Comics on Film: Where Are the MCU's Infinity Stones?

Comics on Film: Where Are the MCU's Infinity Stones?

Nov 11, 2016

The latest chapter in the sprawling Marvel Cinematic Universe has come and gone, and we're inching ever closer to the breakout of Avengers: Infinity War in 2018. As any follower of the films knows, the path toward Infinity War began in the post-credits sequence of the MCU's first crossover film, 2012's The Avengers.
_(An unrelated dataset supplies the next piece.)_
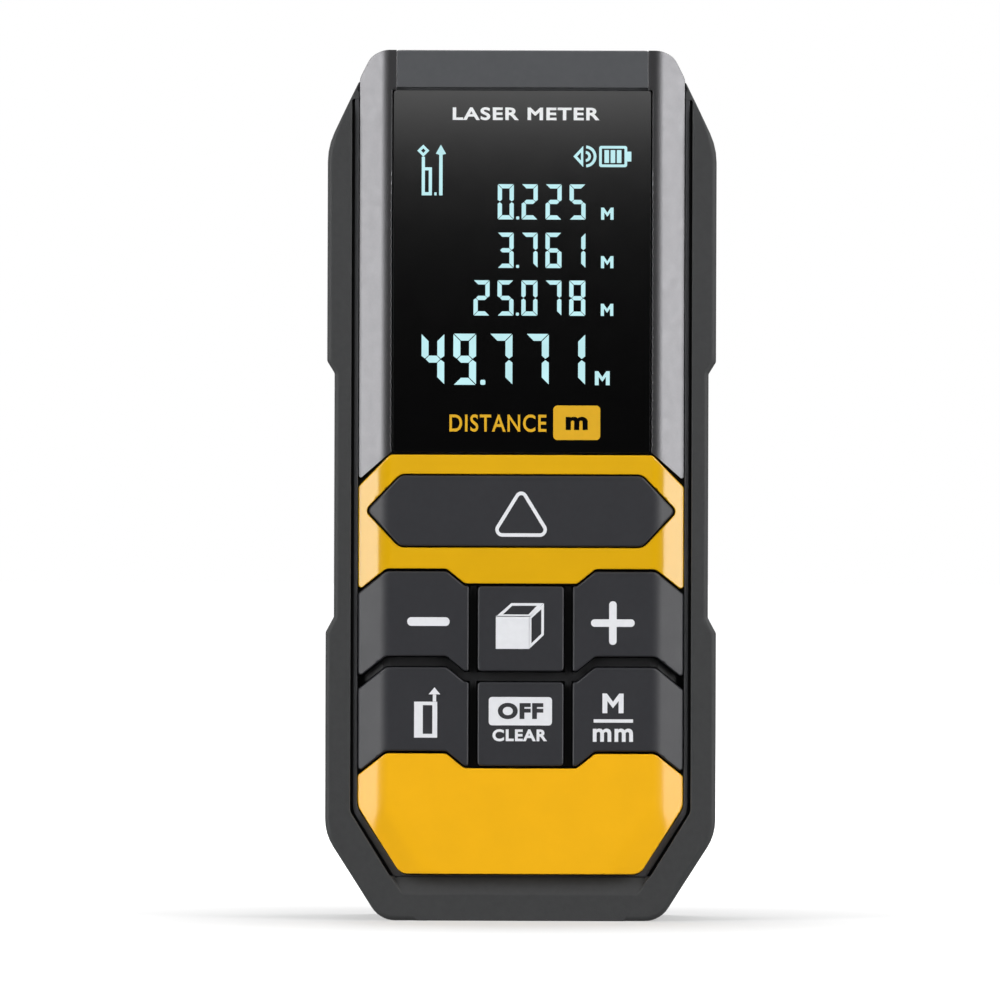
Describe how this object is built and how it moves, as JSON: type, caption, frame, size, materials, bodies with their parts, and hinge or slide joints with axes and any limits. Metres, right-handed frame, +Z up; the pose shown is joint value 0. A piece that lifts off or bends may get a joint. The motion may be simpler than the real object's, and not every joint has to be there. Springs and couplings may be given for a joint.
{
  "type": "laser distance meter",
  "caption": "Pocket laser distance meter: upright case in a wraparound rubber bumper, with a tall display, a hexagonal measure key over stepped small keys, and a battery door at the back.",
  "frame": {"origin": "centre of the underside of the bumper's foot, on which the meter stands", "axes": "+Z up to the laser end, -Y out of the display and keys, +X to the viewer's right when facing the display"},
  "size_m": [0.0516, 0.027, 0.115],
  "materials": {
    "casing": "fine texture",
    "cap": "satin",
    "bezel": "satin paint",
    "bumper": "fine texture",
    "key": "smooth",
    "yellow": "gloss",
    "window": "polished black",
    "lens": "polished",
    "seal": "smooth",
    "label": "blank printed film",
    "black_plastic": "moulded",
    "diffuser": "translucent white",
    "flex": "polyimide film",
    "board": "solder mask",
    "steel": "satin",
    "spring": "nickel plated",
    "contact": "nickel plated",
    "screw": "zinc plated",
    "brass": "turned",
    "cell_wrap": "plain wrap"
  },
  "bodies": {
    "case": {"front_housing": "casing", "rear_housing": "casing", "housing_seal": "seal", "bumper": "bumper", "display_bezel": "bezel", "display_window": "window", "upper_cover": "yellow", "lower_cover": "yellow", "top_cap": "cap", "rear_label": "label", "key_frame": "casing", "measure_dome": "steel", "minus_dome": "steel", "function_dome": "steel", "plus_dome": "steel", "reference_dome": "steel", "clear_dome": "steel", "units_dome": "steel", "display_panel": "black_plastic", "display_backlight": "diffuser", "display_flex": "flex", "main_board": "board", "processor_chip": "black_plastic", "buzzer": "black_plastic", "sensor_board": "board", "optics_block": "black_plastic", "receiver_lens": "lens", "receiver_sensor": "steel", "laser_module": "brass", "laser_diode": "steel", "laser_window": "lens", "battery_spring_left": "spring", "battery_left": "cell_wrap", "contact_plate_left": "contact", "battery_spring_right": "spring", "battery_right": "cell_wrap", "contact_plate_right": "contact", "case_screw_lower_right": "screw", "case_screw_lower_left": "screw", "case_screw_upper_right": "screw", "case_screw_upper_left": "screw", "board_screw_right": "screw", "board_screw_left": "screw"},
    "measure_key": {"measure_key": "key"},
    "minus_key": {"minus_key": "key"},
    "function_key": {"function_key": "key"},
    "plus_key": {"plus_key": "key"},
    "reference_key": {"reference_key": "key"},
    "clear_key": {"clear_key": "key"},
    "units_key": {"units_key": "key"},
    "door": {"battery_door": "casing", "battery_door_seal": "seal"}
  },
  "joints": [
    {"name": "measure_key_press", "type": "slide", "parent": "case", "child": "measure_key", "axis": [0, 1, 0], "range_m": [0, 0.0005], "stiffness_N_per_m": 2000},
    {"name": "minus_key_press", "type": "slide", "parent": "case", "child": "minus_key", "axis": [0, 1, 0], "range_m": [0, 0.0005], "stiffness_N_per_m": 2000},
    {"name": "function_key_press", "type": "slide", "parent": "case", "child": "function_key", "axis": [0, 1, 0], "range_m": [0, 0.0005], "stiffness_N_per_m": 2000},
    {"name": "plus_key_press", "type": "slide", "parent": "case", "child": "plus_key", "axis": [0, 1, 0], "range_m": [0, 0.0005], "stiffness_N_per_m": 2000},
    {"name": "reference_key_press", "type": "slide", "parent": "case", "child": "reference_key", "axis": [0, 1, 0], "range_m": [0, 0.0005], "stiffness_N_per_m": 2000},
    {"name": "clear_key_press", "type": "slide", "parent": "case", "child": "clear_key", "axis": [0, 1, 0], "range_m": [0, 0.0005], "stiffness_N_per_m": 2000},
    {"name": "units_key_press", "type": "slide", "parent": "case", "child": "units_key", "axis": [0, 1, 0], "range_m": [0, 0.0005], "stiffness_N_per_m": 2000},
    {"name": "battery_door_swing", "type": "hinge", "parent": "case", "child": "door", "pos_m": [0, 0.0135, 0.0092], "axis": [-1, 0, 0], "range_deg": [0, 75]}
  ]
}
It was there that we discovered that Thanos, known in the Marvel Comics Universe as the "Mad Titan" and the "Avatar of Death," was the primary power behind the Chitauri invasion of New York in the climax of that first crossover film, and it was that revelation that opened up the MCU to the possibilities of cosmic enemies for the heroes to fight: a promise followed upon effectively in 2014's Guardians of the Galaxy, with promise of a lot more to come.
Most of the films that both include and follow The Avengers told stories that focused on objects known as "Infinity Stones," immensely powerful cosmic artifacts that, when combined, turn the wielder of them into something resembling a god: virtual omnipotence and omnipresence await anyone who can unite the stones, which clearly represents a major threat for the world(s) of the Marvel Cinematic Universe.
So...what are they? And where are they in the MCU right now?
In the Comics: The Thanos Quest for the "Infinity Gems"
Known in the comics as "gems" instead of "stones," the cosmic artifacts date back to the 1970's in Marvel continuity when the Soul gem made an appearance in Marvel Premiere #1. From there, the following five gems would make their first appearances over the course of the decade, culminating in their first joint appearance in 1977's Avengers Annual #7.
In 1990's two-issue miniseries The Thanos Quest written by Jim Starlin with art by Ron Lim, the Mad Titan referred to the group of artifacts as the "Infinity Gems" for the very first time. After having been resurrected by the Marvel Universe's embodiment of Death, she tasks him with wiping out half the population of the universe. While gazing into Death's Infinity Well, a magical well of knowledge that resides in Death's realm, Thanos clearly understands the power, importance, and assistance he would gain in his task by uniting the gems together.
Thanos earns Death's permission to go after the cosmic beings that are in possession of each Gem so that he can then carry out his task. Over the course of these two issues, we see Thanos travel through the far reaches of space until he finally acquires all of the Gems. The Gauntlet he used to house them all didn't come until later, and for details on that story, check out John Gholson's piece which profiled it.
What Are the Infinity Gems in the Comics?
The six Gems and their corresponding colors and powers as they appear in the comics are:
The Red Power Gem: This Gem accesses all the energy in the universe: past, present, and future. It also has the inherent ability to boost the power of any other Gem it comes into contact with, making it an essential piece of the Gauntlet in order to maximize the effectiveness of every other Gem.
The Orange Soul Gem: This Gem gives its wielder a significant amount of control over life and the afterlife, allowing for manipulation, alteration, control, and theft of any soul living or dead.
The Yellow Reality Gem: What some fans in jest have referred to as the "Genie Gem," the Reality Gem can allow its holder to grant wishes, even if that wish may violate the natural laws of the universe (such as the laws of physics, or the laws of time). If the holder so chooses, they can also create alternate realities. When united with the other Gems, it has the power to affect all of reality on a universal – and perhaps multiversal – scale.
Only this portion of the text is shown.